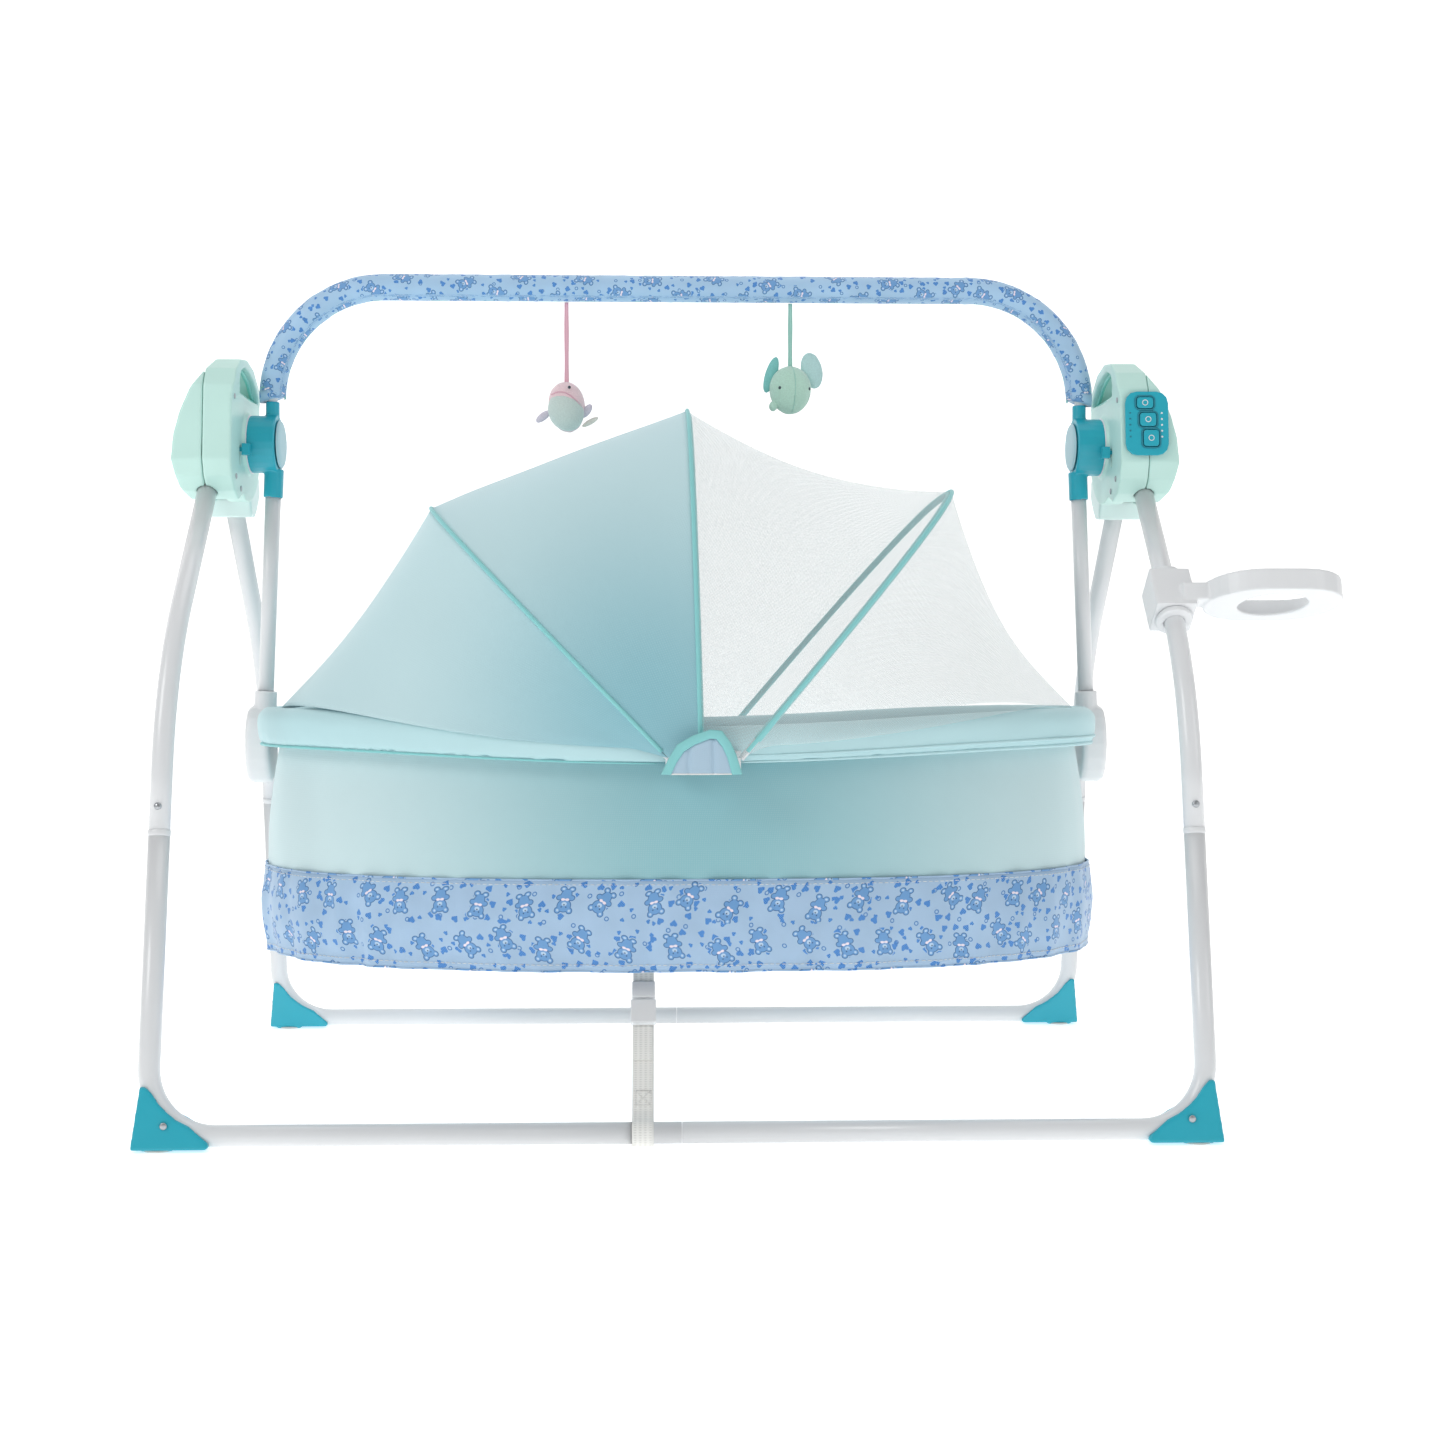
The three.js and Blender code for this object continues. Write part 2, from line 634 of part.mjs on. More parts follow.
// A point on the rim at turn 0 (front middle) to pi (rear middle) by way of the left end (side -1) or the
// right one (+1), at the given angle and distance round the padded roll.
function rimPoint(side, turn, around, distance) {
  const c = Math.cos(turn);
  const s = Math.sin(turn);
  const x = side * RIM.a * rounded(s);
  const y = -RIM.b * rounded(c);
  const out = new THREE.Vector2(
    side * (Math.abs(x) / RIM.a) ** (RIM.power - 1) / RIM.a,
    (Math.sign(y) * (Math.abs(y) / RIM.b) ** (RIM.power - 1)) / RIM.b,
  ).normalize();
  const reach = distance * Math.cos(around);
  const z = RIM.z - sink(x, RIM.z) + distance * Math.sin(around);
  return new THREE.Vector3(x + out.x * reach, y + out.y * reach, z);
}

function rimEdge(side, share, footTurn) {
  const turn = footTurn + (Math.PI - 2 * footTurn) * share;
  const end = Math.sin(turn) ** 2;
  const around = THREE.MathUtils.degToRad(-25 + 160 * end);
  return rimPoint(side, turn, around, RIM.rollR + 4.5);
}

// One panel between two edges, each a function of the share of the way from front foot to rear foot.
function makePanel(edgeA, edgeB, sag) {
  const rows = 18;
  const columns = 4;
  const middle = new THREE.Vector3(20, 0, RIB_FOOT_Z);
  const outer = [];
  const inner = [];
  for (let i = 0; i <= rows; i++) {
    const share = 0.5 - 0.5 * Math.cos(Math.PI * (0.03 + (0.94 * i) / rows));
    const a = edgeA(share);
    const b = edgeB(share);
    for (let j = 0; j <= columns; j++) {
      const u = j / columns;
      const point = a.clone().lerp(b, u);
      const inward = middle.clone().setX(THREE.MathUtils.lerp(point.x, middle.x, 0.6)).sub(point).normalize();
      const swell = 4 * u * (1 - u) * sag * Math.sin(Math.PI * share);
      point.addScaledVector(inward, swell);
      outer.push(point);
      inner.push(point.clone().addScaledVector(inward, FABRIC));
    }
  }
  const wide = columns + 1;
  const layer = outer.length;
  const corners = [...outer, ...inner];
  const index = [];
  const quad = (p, q, r, s) => index.push(p, q, r, p, r, s);
  for (let i = 0; i < rows; i++) {
    for (let j = 0; j < columns; j++) {
      const k = i * wide + j;
      quad(k, k + 1, k + wide + 1, k + wide);
      quad(layer + k, layer + k + wide, layer + k + wide + 1, layer + k + 1);
    }
    const first = i * wide;
    const last = first + columns;
    quad(first, first + wide, layer + first + wide, layer + first);
    quad(last, layer + last, layer + last + wide, last + wide);
  }
  for (let j = 0; j < columns; j++) {
    const last = rows * wide + j;
    quad(j, layer + j, layer + j + 1, j + 1);
    quad(last, last + 1, layer + last + 1, layer + last);
  }
  const geometry = new THREE.BufferGeometry().setFromPoints(corners);
  geometry.setIndex(index);
  return solid(geometry);
}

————

Written problem:
Word for word, quote all of the data above.

The response:
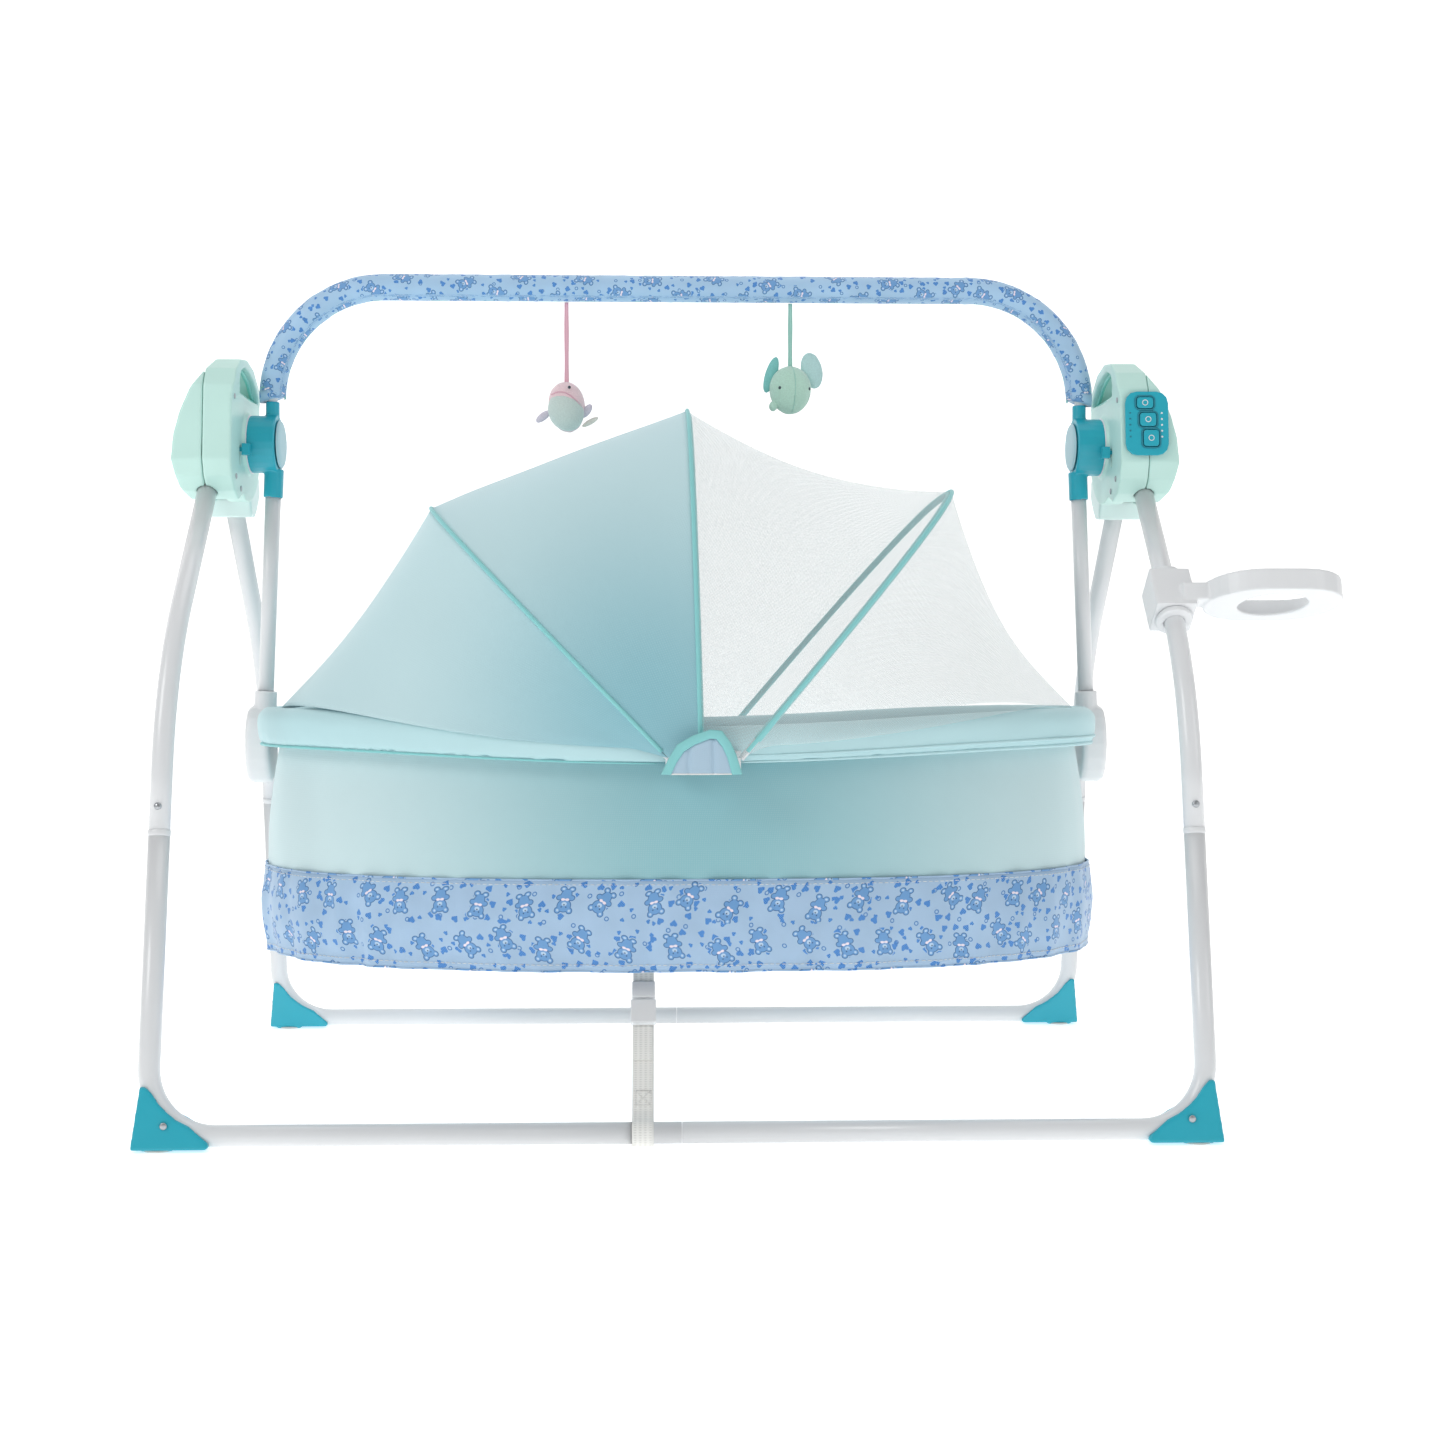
The three.js and Blender code for this object continues. Write part 2, from line 634 of part.mjs on. More parts follow.
// A point on the rim at turn 0 (front middle) to pi (rear middle) by way of the left end (side -1) or the
// right one (+1), at the given angle and distance round the padded roll.
function rimPoint(side, turn, around, distance) {
  const c = Math.cos(turn);
  const s = Math.sin(turn);
  const x = side * RIM.a * rounded(s);
  const y = -RIM.b * rounded(c);
  const out = new THREE.Vector2(
    side * (Math.abs(x) / RIM.a) ** (RIM.power - 1) / RIM.a,
    (Math.sign(y) * (Math.abs(y) / RIM.b) ** (RIM.power - 1)) / RIM.b,
  ).normalize();
  const reach = distance * Math.cos(around);
  const z = RIM.z - sink(x, RIM.z) + distance * Math.sin(around);
  return new THREE.Vector3(x + out.x * reach, y + out.y * reach, z);
}

function rimEdge(side, share, footTurn) {
  const turn = footTurn + (Math.PI - 2 * footTurn) * share;
  const end = Math.sin(turn) ** 2;
  const around = THREE.MathUtils.degToRad(-25 + 160 * end);
  return rimPoint(side, turn, around, RIM.rollR + 4.5);
}

// One panel between two edges, each a function of the share of the way from front foot to rear foot.
function makePanel(edgeA, edgeB, sag) {
  const rows = 18;
  const columns = 4;
  const middle = new THREE.Vector3(20, 0, RIB_FOOT_Z);
  const outer = [];
  const inner = [];
  for (let i = 0; i <= rows; i++) {
    const share = 0.5 - 0.5 * Math.cos(Math.PI * (0.03 + (0.94 * i) / rows));
    const a = edgeA(share);
    const b = edgeB(share);
    for (let j = 0; j <= columns; j++) {
      const u = j / columns;
      const point = a.clone().lerp(b, u);
      const inward = middle.clone().setX(THREE.MathUtils.lerp(point.x, middle.x, 0.6)).sub(point).normalize();
      const swell = 4 * u * (1 - u) * sag * Math.sin(Math.PI * share);
      point.addScaledVector(inward, swell);
      outer.push(point);
      inner.push(point.clone().addScaledVector(inward, FABRIC));
    }
  }
  const wide = columns + 1;
  const layer = outer.length;
  const corners = [...outer, ...inner];
  const index = [];
  const quad = (p, q, r, s) => index.push(p, q, r, p, r, s);
  for (let i = 0; i < rows; i++) {
    for (let j = 0; j < columns; j++) {
      const k = i * wide + j;
      quad(k, k + 1, k + wide + 1, k + wide);
      quad(layer + k, layer + k + wide, layer + k + wide + 1, layer + k + 1);
    }
    const first = i * wide;
    const last = first + columns;
    quad(first, first + wide, layer + first + wide, layer + first);
    quad(last, layer + last, layer + last + wide, last + wide);
  }
  for (let j = 0; j < columns; j++) {
    const last = rows * wide + j;
    quad(j, layer + j, layer + j + 1, j + 1);
    quad(last, last + 1, layer + last + 1, layer + last);
  }
  const geometry = new THREE.BufferGeometry().setFromPoints(corners);
  geometry.setIndex(index);
  return solid(geometry);
}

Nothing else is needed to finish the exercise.